Sua marca social é a espontaneidade, mas essa é
uma espontaneidade composta, construída. Em termos talvez
mais próximos de Adorno, é uma "espontaneidade
negativa". O artifício em Beethoven é sinal
de uma arte consciente de si, e "uma arte consciente de si
é uma arte que se analisou"(MA, 176). A análise
de Adorno visa à recuperação desta análise
que se confunde com a composição. E esta análise
composta, esta arte da combinação, reflete e difrata
o "problema" que lhe deu origem e que se origina novamente
com ela: a tonalidade. "Compreender Beethoven é compreender
a tonalidade"(B). A tonalidade é o "princípio
regulador das relações", é o problema
capital da música de Beethoven, e é o problema do
capital: "a tonalidade situa-se nos próprios fundamentos
da sociedade burguesa" (B). A análise de Adorno busca
justamente o entendimento do "problema" da composição
como um problema que é tanto imanente à música
quanto diretamente ligado às formas de produção
e do trabalho. A análise de Adorno busca refletir a tonalidade
como forma de composição e como forma de pensamento,
e busca refletir a tonalidade como pensamento e composição
da forma, onde "a forma representa a relação
entre a obra de arte e a sociedade ("Teoria da Estética",
12. 18). A forma, a constituição de cada momento
individual da obra, é o próprio domínio do
trabalho do artista, o "entusiasmo", "enthusiasmos",
inspiração como produção, "en-theos",
deus de dentro, o artífice, a cultura: nas palavras de
Beethoven, "o fogo que consome o fogo, consome a natureza"(B).
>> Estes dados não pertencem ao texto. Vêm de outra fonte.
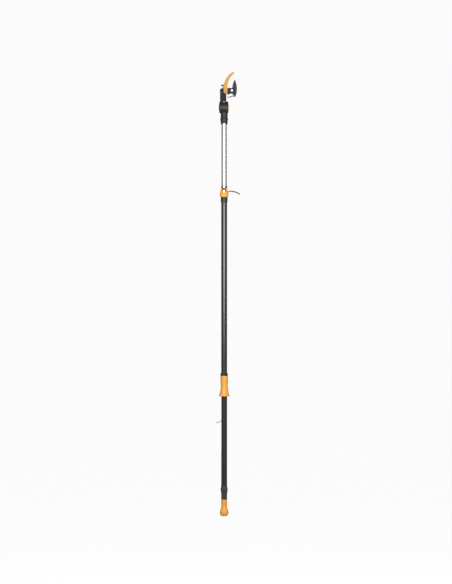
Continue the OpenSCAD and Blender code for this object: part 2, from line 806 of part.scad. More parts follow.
module grip_back() {
    grip_half(1);
}

module grip_screws() {
    color("dimgray") for (z = grip_screw_z) pin_y([pole_r + 2.2, z], 1.2, -7, 7);
}

module grip_ring() {
    color("#333333") rotate_extrude() polygon([[grip_bore, grip_top], [pole_r + 3.4, grip_top],
        [pole_r + 3.8, grip_top + 0.8], [pole_r + 3.8, grip_top + grip_ring_h - 3],
        [pole_r + 2.6, grip_top + grip_ring_h], [grip_bore, grip_top + grip_ring_h]]);
}

module grip_fin() {
    color("silver") difference() {
        translate([fin_out, -fin_w / 2, fin_z]) cube([fin_in - fin_out, fin_w, fin_top - fin_z]);
        for (z = fin_pin_z) pin_y([fin_pin_x, z], fin_pin_r, -20, 20);
    }
}

fin_pin_z = [fin_z + 15, fin_top - 15];

module fin_pins() {
    color("silver") for (z = fin_pin_z) pin_y([fin_pin_x, z], fin_pin_r, -5.2, 5.2);
}

module carriage() {
    color("ivory") difference() {
        translate([0, 0, carriage_z]) cylinder(r = carriage_r, h = carriage_top - carriage_z);
        translate([-20, -fin_w / 2 - 0.1, carriage_z - 1]) cube([20 + channel_x, fin_w + 0.2, carriage_top]);
        translate([0, 0, carriage_z - 1]) cylinder(r = rod_r, h = 36);
        translate([2.5, 0, carriage_z + 50]) cylinder(r = carriage_r - 4.9, h = carriage_top);
        for (z = fin_pin_z) pin_y([fin_pin_x, z], fin_pin_r, -20, 20);
    }
}

module strap_buckle() {
    color("dimgray") difference() {
        translate([-carriage_r + 0.6, -fin_w / 2, buckle_z]) cube([carriage_r - 0.6 + channel_x, fin_w, buckle_h]);
        translate([strap_x - strap_t / 2, -strap_w / 2 + 0.6, buckle_z + 3]) cube([strap_t, strap_w - 1.2, 20]);
    }
}

module lower_strap() {
    color("silver") translate([strap_x - strap_t / 2, -strap_w / 2 + 0.6, buckle_z + 3])
        cube([strap_t, strap_w - 1.2, carriage_top - buckle_z - 2]);
}

module strap_tail() {
    color("gainsboro") cord(tail_route, strap_x, buckle_z, strap_w, strap_t + 0.4, 8);
}

outer_tube();
end_collar();
rod_bush();
collar_rivets();
lock_ring();
lock_collar();
lock_yoke();
lock_screws();
brake_shoe();
shoe_spring();
release_cord();
inner_tube();
foot_bush();
knuckle_left();
knuckle_right();
knuckle_screws();
strap_rollers();
roller_axles();
tilt_lever();
lever_pin();
tackle_block();
tackle_wheels();
tackle_axles();
fixed_roller();
tackle_pins();
main_strap();
drive_strap();
head_tongue();
head_front_shell();
head_back_shell();
head_screws();
hook();
hook_screws();
front_bridge();
back_bridge();
pivot_bolt();
pivot_nut();
accessory_bolt();
spring_anchor();
return_spring();
blade();
blade_stud();
arm_pivot();
drive_link();
grip_front();
grip_back();
grip_ring();
grip_screws();
grip_fin();
fin_pins();
carriage();
strap_buckle();
lower_strap();
strap_tail();
pull_rod();
end_knob();
knob_pin();
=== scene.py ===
"""Telescopic pole pruner: looks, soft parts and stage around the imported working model."""

import json
import math

import bmesh
import bpy
from bpy.props import FloatProperty, FloatVectorProperty, IntProperty, PointerProperty
from mathutils import Matrix, Vector


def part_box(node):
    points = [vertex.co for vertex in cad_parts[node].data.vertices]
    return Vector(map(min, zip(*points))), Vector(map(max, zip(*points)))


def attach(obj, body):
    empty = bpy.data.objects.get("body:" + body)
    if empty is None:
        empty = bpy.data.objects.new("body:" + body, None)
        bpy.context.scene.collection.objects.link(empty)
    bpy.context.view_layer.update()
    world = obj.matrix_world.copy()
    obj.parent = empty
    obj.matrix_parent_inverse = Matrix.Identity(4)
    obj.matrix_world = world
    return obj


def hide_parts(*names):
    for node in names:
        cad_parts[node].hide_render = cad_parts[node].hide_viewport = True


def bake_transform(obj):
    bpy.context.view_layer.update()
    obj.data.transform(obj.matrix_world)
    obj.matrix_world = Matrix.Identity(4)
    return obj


bl_info = {
    "name": "Telescopic Pole Pruner",
    "version": (1, 0, 0),
    "blender": (4, 5, 0),
    "location": "View3D > Sidebar > Pole Pruner",
    "description": "Builds the pruner's finished pieces, its cords and a studio stage",
    "category": "Object",
}

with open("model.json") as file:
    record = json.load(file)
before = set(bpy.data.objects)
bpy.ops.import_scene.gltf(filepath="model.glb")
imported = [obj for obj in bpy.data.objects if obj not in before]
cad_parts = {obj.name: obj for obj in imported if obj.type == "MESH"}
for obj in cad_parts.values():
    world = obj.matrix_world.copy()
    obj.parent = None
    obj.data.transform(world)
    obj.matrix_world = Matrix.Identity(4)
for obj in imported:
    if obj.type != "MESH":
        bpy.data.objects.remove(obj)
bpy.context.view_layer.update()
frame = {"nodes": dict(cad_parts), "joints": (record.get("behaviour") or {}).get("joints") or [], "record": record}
MM = 0.001
TURN = 2 * math.pi
FLOOR_DROP = 0.16  # from the knob's end down to the floor
EDGE_ANGLE = math.radians(32)  # a corner sharper than this is rounded


# ---- places taken from the frame ----

def low(node):
    return Vector(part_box(node)[0])


def high(node):
    return Vector(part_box(node)[1])


def middle(node):
    return (low(node) + high(node)) / 2


def width(node):
    return high(node).x - low(node).x


def joint_place(name):
    """Where a hinge's axis stands at rest."""
    for joint in frame["joints"]:
        if joint["name"] == name:
            return Vector(joint["pos_m"])
    raise ValueError(f"the frame has no joint named {name}")


POLE_R = width("outer_tube") / 2
TILT = joint_place("tilt_hinge")


# ---- settings ----

def colour(name, about, rgb):
    return FloatVectorProperty(name=name, description=about, default=rgb, size=3, subtype="COLOR",
                               min=0.0, max=1.0)


def length(name, about, value):
    return FloatProperty(name=name, description=about, default=value, subtype="DISTANCE",
                         unit="LENGTH", min=0.0)


class PRUNER_PG_colours(bpy.types.PropertyGroup):
    moulded_orange: colour("Moulded orange", "Colour of the orange plastic", (0.94, 0.42, 0.055))
    painted_orange: colour("Painted orange", "Colour of the hook's enamel", (0.60, 0.32, 0.045))
    pole_black: colour("Pole black", "Powder coat of the outer tube", (0.01, 0.01, 0.011))
    moulded_black: colour("Moulded black", "Colour of the black plastic", (0.018, 0.018, 0.018))
    soft_black: colour("Soft black", "Colour of the rubbery butt collar", (0.036, 0.036, 0.036))
    ring_grey: colour("Ring grey", "Colour of the ring under the lock", (0.035, 0.033, 0.036))
    coating: colour("Blade coating", "Low-friction coating of the blade", (0.022, 0.019, 0.026))
    webbing: colour("Webbing", "Colour of the strap's yarn", (0.60, 0.60, 0.63))
    acetal: colour("Bearing plastic", "Colour of bushes and rollers", (0.72, 0.69, 0.60))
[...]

Uma vez compreendida a forma, isto é, a relação
entre o trabalho e a obra - uma relação que pertence
ela mesma à estrutura social do trabalho - a análise
está próxima da revelação de um "excesso"
da arte, um "conteúdo de verdade" que só
mesmo a análise é capaz de reconstituir (MA 177).
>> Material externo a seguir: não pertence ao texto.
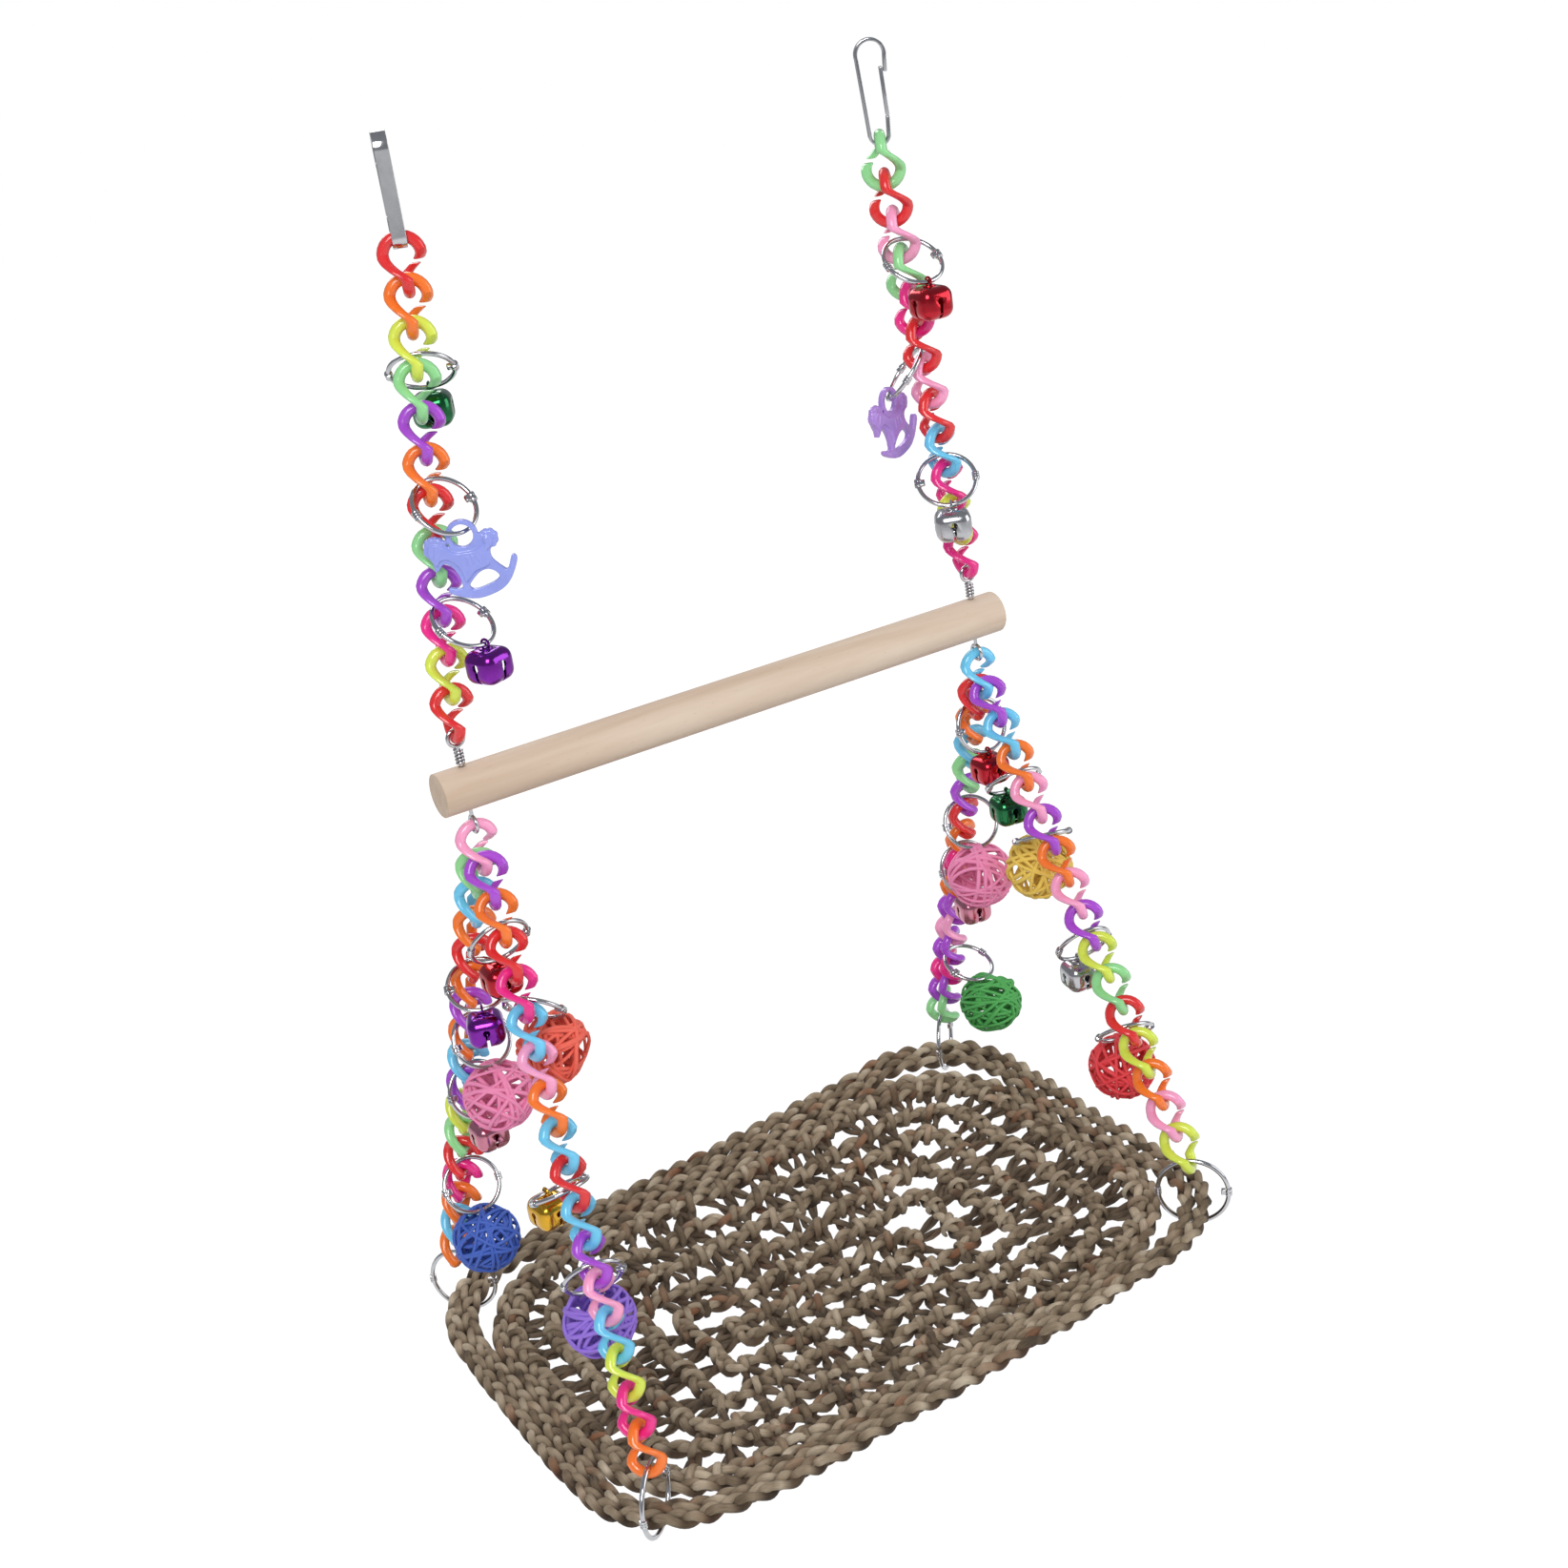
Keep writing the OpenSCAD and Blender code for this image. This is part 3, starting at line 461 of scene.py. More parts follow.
def chrome(name="Chrome wire"):
    s = Shader(name)
    cloud = s.noise(220, detail=2)
    fine = s.noise(2600, detail=2)
    colour = s.mix(cloud, (0.50, 0.50, 0.52), (0.72, 0.72, 0.74))
    return s.surface(base_color=colour, metallic=1.0, roughness=0.06 + cloud * 0.12,
                     normal=s.bump(fine, 0.06, 0.0002))


def shades(colour, dark, light=1.0, lift=0.0):
    """A deeper and a paler shade of a colour."""
    return tuple(c * dark for c in colour), tuple(min(c * light + lift, 1) for c in colour)


def moulded(name, colour, sheen=0.12):
    s = Shader(name)
    drift = s.noise(90, detail=2)
    grain = s.noise(1500, detail=2)
    tone = s.mix(drift, *shades(colour, 0.86, 1.05, 0.02))
    return s.surface(base_color=tone, roughness=0.16 + grain * 0.14,
                     normal=s.bump(s.noise(260, detail=2) * 0.7 + grain * 0.3, 0.10, 0.0003),
                     coat_weight=0.35, coat_roughness=0.06, subsurface_weight=sheen,
                     subsurface_radius=(0.004, 0.003, 0.003))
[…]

Para tanto, contudo, seria preciso encontrar formas de mediação.
Os desconfortáveis saltos, que se pode ler em alguns dos
fragmentos, entre a filosofia e a música, ou pior, entre
epifanias "poéticas" e detalhes da composição,
são a marca mais clara da ausência de mediações.
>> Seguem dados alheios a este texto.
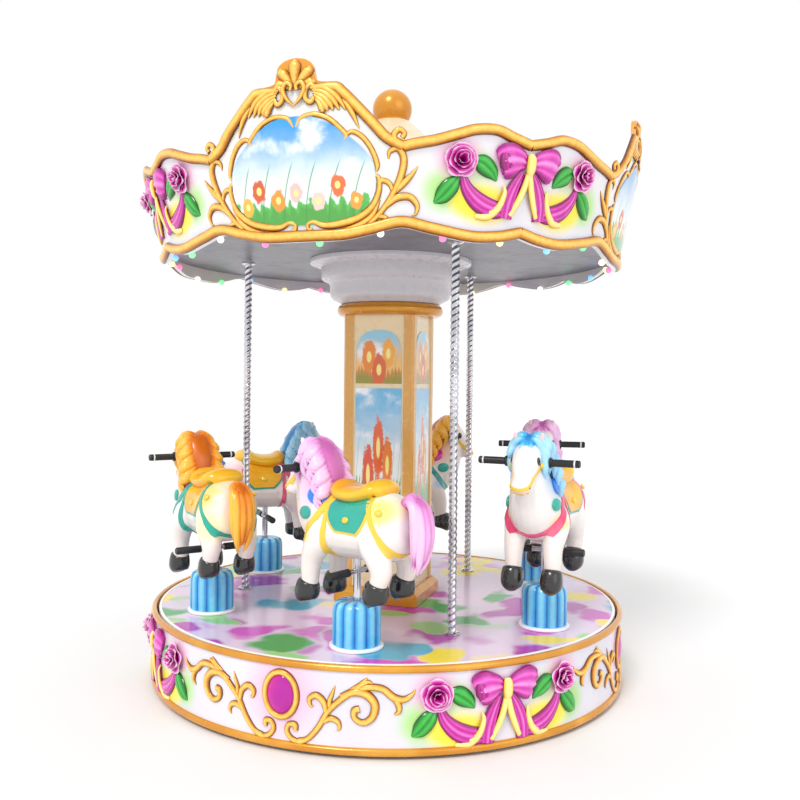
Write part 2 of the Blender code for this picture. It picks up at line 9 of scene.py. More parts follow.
from math import cos, pi, radians, sin, tau

import bmesh
import bpy
import numpy as np
from mathutils import Matrix, Vector
from mathutils.bvhtree import BVHTree


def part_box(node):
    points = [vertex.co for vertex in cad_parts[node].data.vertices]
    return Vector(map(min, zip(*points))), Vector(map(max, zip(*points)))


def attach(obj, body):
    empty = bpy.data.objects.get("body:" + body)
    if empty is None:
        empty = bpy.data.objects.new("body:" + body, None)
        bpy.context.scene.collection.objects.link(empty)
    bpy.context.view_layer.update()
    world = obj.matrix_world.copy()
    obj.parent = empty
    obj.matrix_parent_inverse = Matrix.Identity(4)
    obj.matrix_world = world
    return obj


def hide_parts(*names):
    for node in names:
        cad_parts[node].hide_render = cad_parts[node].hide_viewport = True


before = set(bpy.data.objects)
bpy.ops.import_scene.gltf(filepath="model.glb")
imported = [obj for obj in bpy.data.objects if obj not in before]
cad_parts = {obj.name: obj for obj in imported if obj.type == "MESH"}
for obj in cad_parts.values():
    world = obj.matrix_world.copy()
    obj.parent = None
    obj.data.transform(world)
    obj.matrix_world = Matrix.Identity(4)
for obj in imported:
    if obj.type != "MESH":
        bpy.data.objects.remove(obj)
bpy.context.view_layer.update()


def low(node):
    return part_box(node)[0]


def high(node):
    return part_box(node)[1]


def mm(*rows):
    """Rows of millimetres as rows of metres."""
    return [tuple(value / 1000 for value in row) for row in rows]


# Levels and radii, all from the frame
FLOOR = high("platform").z
RIM_TOP = high("base_top_rim").z
RIM_FOOT = low("base_top_rim").z
MOULDING_TOP = high("base_bottom_moulding").z
MOULDING_FOOT = low("base_bottom_moulding").z
BASE_RADIUS = high("base_top_rim").x
WALL_RADIUS = high("base_drum_wall").x
PLATFORM_RADIUS = high("platform").x
ROOF_TOP = high("roof").z
BALL_TOP = high("finial_ball").z
COLUMN_HALF = high("column_shaft").x
RING_RADIUS = high("column_ring").x

# Canopy wall: it leans outward up to the bend and stands nearly upright above it
CANOPY_FOOT = 1.887
CANOPY_FOOT_RADIUS = 1.057
CANOPY_BEND = 2.297
CANOPY_LEAN = 0.21
CROWN_LEAN = 0.01
CANOPY_THICKNESS = 0.022
CANOPY_REFERENCE = 1.10
ROOF_EDGE_HEIGHT = 2.167

# Where things stand round the axis, in degrees
QUARTERS = (0, 90, 180, 270)
FIRST_GEM = -3.0
FIRST_BOW = 42.0
CANOPY_BOW = 45.0
FIRST_POLE = 40.0
POLES = 3
POLE_RING = 0.71
PONIES = 6
FIRST_PONY = 10.0
PONY_TURNED_OUT = (-30.0, 12.0)
PEDESTAL_RING = 0.847
PANEL_SUNK = 0.008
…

Mas para construir uma análise mediata, para construir
uma "teoria material da música" (MA 185), seria
preciso mais tempo e mais tempo de escrita, seria preciso chegar
ao livro, seriam precisos mais anos, que a morte levou.
É
assim que a filosofia analítica de Adorno aparece e desaparece
aos nossos olhos. Entre fragmentos pessoais de trabalho e uma
palestra improvisada, mal se pode distinguir a anatomia precária
desta análise. Mas aqui e ali brilha a "leve luz,
como um pequeno lume", ausente e presente como uma promessa
e uma dívida - e um pouco como este ensaio. Uma prática
analítica a partir da visão de Adorno corresponderia
a uma politização da análise. Vinte anos
mais tarde - com os erros de Adorno e de outros às nossas
costas - é possível, agora, retornar aos fragmentos,
e fazer o balanço das contas que vamos saldar.
____________
Notas
(1) "Gesammelte schrifen", Suhrkamp, 1970.
(2)
As referências no texto estão abreviadas: MA corresponde
a "Musical Analysis", volume 1, n. 2, 1982; B corresponde
à tradução da tradução francesa
de fragmentos de um texto original de Adorno, descrevendo seu
projetado livro sobre Beethoven. A tradução francesa
foi publicada na "Revue d'Esthétique", n. 8,
1985.
(3)
"Kompositionen", 1980.
(4)
Capítulo 6 de "Fundamentals of Musical Composition",
Faber & Faber, 1967.
Fragmentos sobre Beethoven
Theodor Adorno
(...)
Como dar vida à forma - problema agudo ao se tratar das
últimas obras de Beethoven - e... como dar forma ao que
é vivo, reduzi-lo a seu conceito.
(...)
O entendimento da obra de Beethoven depende da maneira como se
interpreta a dialética do elemento mítico... a reunião
do que é humano com o que vem do mundo dos mortos, dos
deuses e demônios... Num universo de predestinação
e de domínio, só é humano no homem o demônio.
(...)
Encerrar o livro invocando a doutrina mística judaica dos
"anjos da relva", destinados a desaparecer num rio de
fogo. O caráter da música - nascida como forma de
louvação divina, mesmo e justamente quando se opõe
ao mundo - é semelhante ao caráter desses anjos
efêmeros. (E é a efemeridade que a transforma em
louvação - isto é, numa destruição
permanente da natureza). Beethoven faz desta imagem a própria
consciência que a música tem de si mesma. A verdade
de Beethoven reside na aniquilação de todo detalhe.
Com Beethoven, a composição se transforma de moda
a revelar o caráter efêmero da música. Segundo
suas próprias palavras, o fogo que deve acender a música
no coração do homem - o entusiasmo - é "o
fogo que consome o fogo, consome a natureza".